Evaluation of modelling approaches for predicting the spatial distribution of soil organic carbon stocks at the national scale
Martin, M. P., Orton, T. G., Lacarce, E., Meersmans, J., Saby, N. P. A., Paroissien, J. B., Jolivet, C., Boulonne, L., Arrouays, D.
Soil organic carbon (SOC) plays a major role in the global carbon budget. It can act as a source or a sink of atmospheric carbon, thereby possibly influencing the course of climate change. Improving the tools that model the spatial distributions of SOC stocks at national scales is a priority, both for monitoring changes in SOC and as an input for global carbon cycles studies. In this paper, we compare and evaluate two recent and promising modelling approaches.

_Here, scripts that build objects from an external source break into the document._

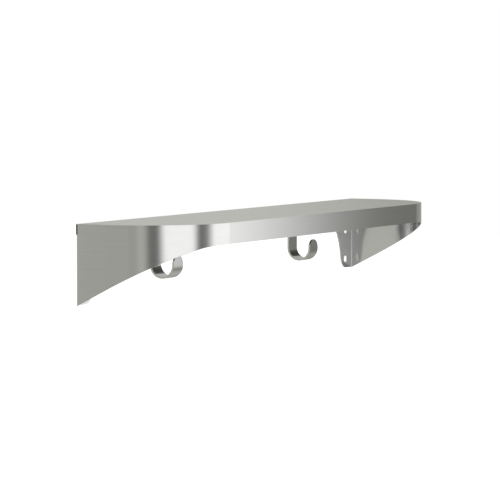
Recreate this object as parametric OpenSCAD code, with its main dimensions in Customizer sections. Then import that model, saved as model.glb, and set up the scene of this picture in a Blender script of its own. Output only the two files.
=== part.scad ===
// Wall shelf with two hooks, welded from satin stainless sheet and flat strip.
// Frame: X runs along the wall, +Y points into the wall, +Z is up.
// The origin lies on the wall plane, at the middle of the four screw holes.

/* [Shelf] */
// Length of the shelf along the wall
shelf_w = 600; // [560:1:900]
// Depth of the shelf from the wall to its front face
shelf_d = 121; // [115:1:180]
// Radius of the two front corners, seen from above
corner_r = 88; // [60:1:95]
// Thickness of the sheet that the top, apron and cheeks are made of
sheet_t = 1.2; // [1:0.1:1.5]

/* [Apron and cheeks] */
// Height of the apron along the front
apron_h = 20.5; // [16:0.5:28]
// Height of the cheeks at the wall
cheek_h = 80; // [76:1:100]
// Distance from the wall at which the slanted lower edge of a cheek has risen to the apron's height
cheek_run = 117; // [100:1:119]
// Radius that blends the slanted lower edge into the apron's lower edge
profile_blend_r = 30; // [10:1:60]

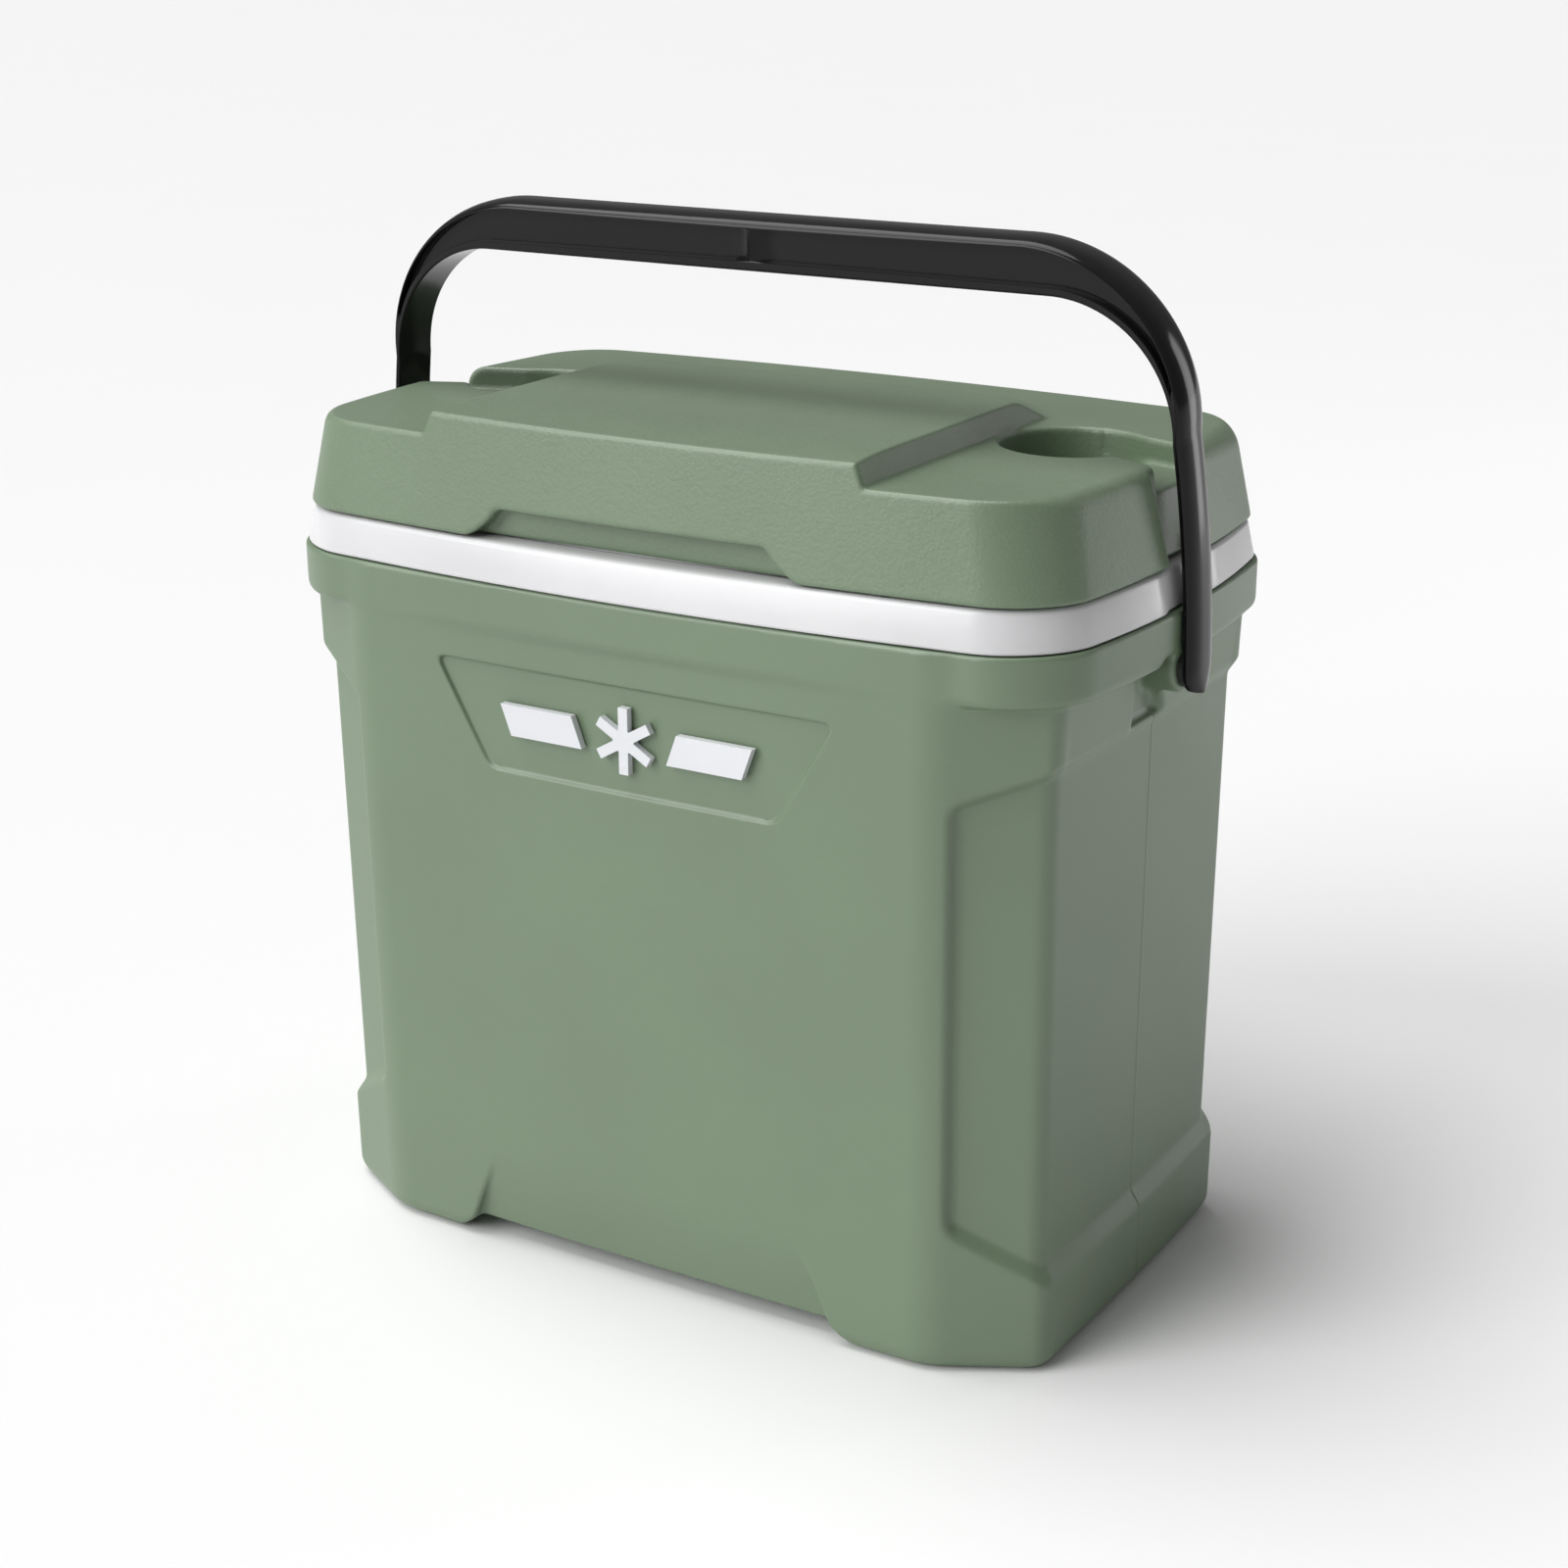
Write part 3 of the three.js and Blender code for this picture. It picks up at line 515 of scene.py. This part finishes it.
def toe_field(x, y, z):
    """The slanted strip above the arch, on the front and the back."""
    front = wall_plan(x, y, z)[1]
    slant = -(front + TOE_SLANT * (TOE_Z - z)) * 0.98
    reach = (np.abs(x) - ARCH_HALF + 0.42 * (z - ARCH_Z)) * 0.92
    return both(slant, reach, 2.5)


def plaque_field(x, y, z):
    """A shallow badge panel pressed into the front: a trapezoid, wider at the top."""
    side = (np.abs(x) - PLAQUE_TOP + (PLAQUE_HIGH - z) * PLAQUE_LEAN) / math.hypot(1.0, PLAQUE_LEAN)
    outline = both(both(side, z - PLAQUE_HIGH, 6.0), PLAQUE_LOW - z, 6.0)
    depth = 1.6 + 0.9 * ease(z, PLAQUE_LOW, PLAQUE_HIGH)
    front = wall_plan(x, y, z)[1]
    return both(outline, both(-front - depth, y), 0.6)


def shoulder_pocket(x, y, z):
    """The scoop in each end below the collar, in front of the handle's arm."""
    inner = 213.5 - np.abs(x)
    low = 314.0 - z
    high = z - 351.0
    ahead = -30.0 - y
    behind = y + 3.0 - (335.0 - z) * 0.45
    return both(both(both(low, high, 10.0), both(ahead, behind, 10.0), 6.0), inner, 6.0)


def make_body():
    along = two_sided((0.0, 68.0, 4.0), (68.0, 126.0, 1.1), (126.0, 156.0, 3.0), (156.0, 240.0, 1.5))
    deep = two_sided((0.0, 2.0, 0.4), (2.0, 40.0, 1.9), (40.0, 76.0, 4.0), (76.0, 150.0, 1.5))
    up = steps((-4.0, 18.0, 1.3), (18.0, 36.0, 2.5), (36.0, 96.0, 1.5), (96.0, 268.0, 5.0),
               (268.0, 336.0, 1.1), (336.0, COLLAR_TOP + 3.0, 1.3))
    body = moulded("cooler_body", body_field, (along, deep, up), SAGE_BODY, "tub")
    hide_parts("body_shell", "body_foam")


# ---------------------------------------------------------------------------
# Tub liner and its white rim band
# ---------------------------------------------------------------------------

CORNER_STEPS, SIDE_STEPS = 24, 20
TUB_WIDE, TUB_DEEP = 190.0, 113.0                 # half sizes of the tub's mouth
RIM_WIDE, RIM_DEEP, RIM_CORNER = 234.2, 143.3, 39.5


def plan_ring(half_x, half_y, corner, z, bow_x=END_BOW, bow_y=FRONT_BOW):
    """One ring of a rounded rectangle with bowed sides, evenly stepped along each side and corner."""
    ring = []
    for turn in range(4):
        start = turn * math.pi / 2
        sign_x, sign_y = ((1, -1), (1, 1), (-1, 1), (-1, -1))[turn]
        centre = (sign_x * (half_x - corner), sign_y * (half_y - corner))
        for step in range(CORNER_STEPS + 1):
            angle = start - math.pi / 2 + step / CORNER_STEPS * math.pi / 2
            ring.append((centre[0] + corner * math.cos(angle), centre[1] + corner * math.sin(angle)))
        next_x, next_y = ((1, 1), (-1, 1), (-1, -1), (1, -1))[turn]
        begin = ring[-1]
        if turn % 2:
            meets = (next_x * (half_x - corner), next_y * half_y)
        else:
            meets = (next_x * half_x, next_y * (half_y - corner))
        for share in np.arange(1, SIDE_STEPS) / SIDE_STEPS:
            ring.append(tuple(begin[n] + (meets[n] - begin[n]) * share for n in range(2)))
    flat = np.array(ring)
    bowed_x = flat[:, 0] * (1 - bow_x / half_x * (flat[:, 1] / half_y) ** 2)
    bowed_y = flat[:, 1] * (1 - bow_y / half_y * (flat[:, 0] / half_x) ** 2)
    return np.stack([bowed_x, bowed_y, np.full(len(flat), z)], axis=1)


def straight_rings(half_x, half_y, levels):
    """Rings with straight sides, one for each (growth, height, corner radius)."""
    return [plan_ring(half_x + grow, half_y + grow, corner, z, 0.0, 0.0) for grow, z, corner in levels]


def arm_recess(ring, depth):
    """Presses the ends in where the handle's arms pass."""
    near = 1.0 - ease(np.abs(ring[:, 1]), 22.0, 27.0)
    at_end = ease(np.abs(ring[:, 0]), 205.0, 215.0)
    ring[:, 0] -= np.sign(ring[:, 0]) * depth * near * at_end
    return ring


def rounded_profile(corners, radius, per_corner=5):
    """Rounds the bends of a profile given as (inset, z) corners."""
    out = [np.array(corners[0], float)]
    for before, here, after in zip(corners, corners[1:], corners[2:]):
        before, here, after = (np.array(p, float) for p in (before, here, after))
        reach = min(radius, np.linalg.norm(here - before) * 0.48, np.linalg.norm(after - here) * 0.48)
        start = here + (before - here) / np.linalg.norm(before - here) * reach
        end = here + (after - here) / np.linalg.norm(after - here) * reach
        for share in np.linspace(0.0, 1.0, per_corner):
            out.append((1 - share) ** 2 * start + 2 * share * (1 - share) * here + share ** 2 * end)
    out.append(np.array(corners[-1], float))
    return out


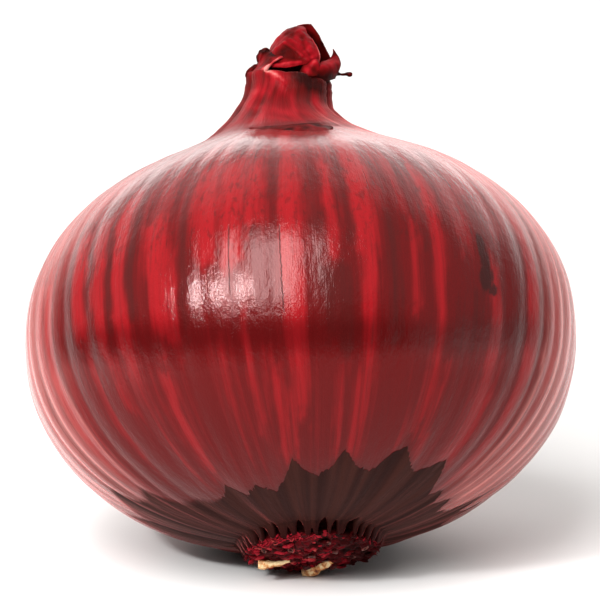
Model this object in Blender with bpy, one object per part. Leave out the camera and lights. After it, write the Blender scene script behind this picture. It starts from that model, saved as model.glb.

First, we considered several increasingly complex boosted regression trees (BRT), a convenient and efficient multiple regression model from the statistical learning field. Further, we considered a robust geostatistical approach coupled to the BRT models. Testing the different approaches was performed on the dataset from the French Soil Monitoring Network, with a consistent cross-validation procedure. We showed that when a limited number of predictors were included in the BRT model, the standalone BRT predictions were significantly improved by robust geostatistical modelling of the residuals. However, when data for several SOC drivers were included, the standalone BRT model predictions were not significantly improved by geostatistical modelling. Therefore, in this latter situation, the BRT predictions might be considered adequate without the need for geostatistical modelling, provided that i) care is exercised in model fitting and validating, and ii) the dataset does not allow for modelling of local spatial autocorrelations, as is the case for many national systematic sampling schemes.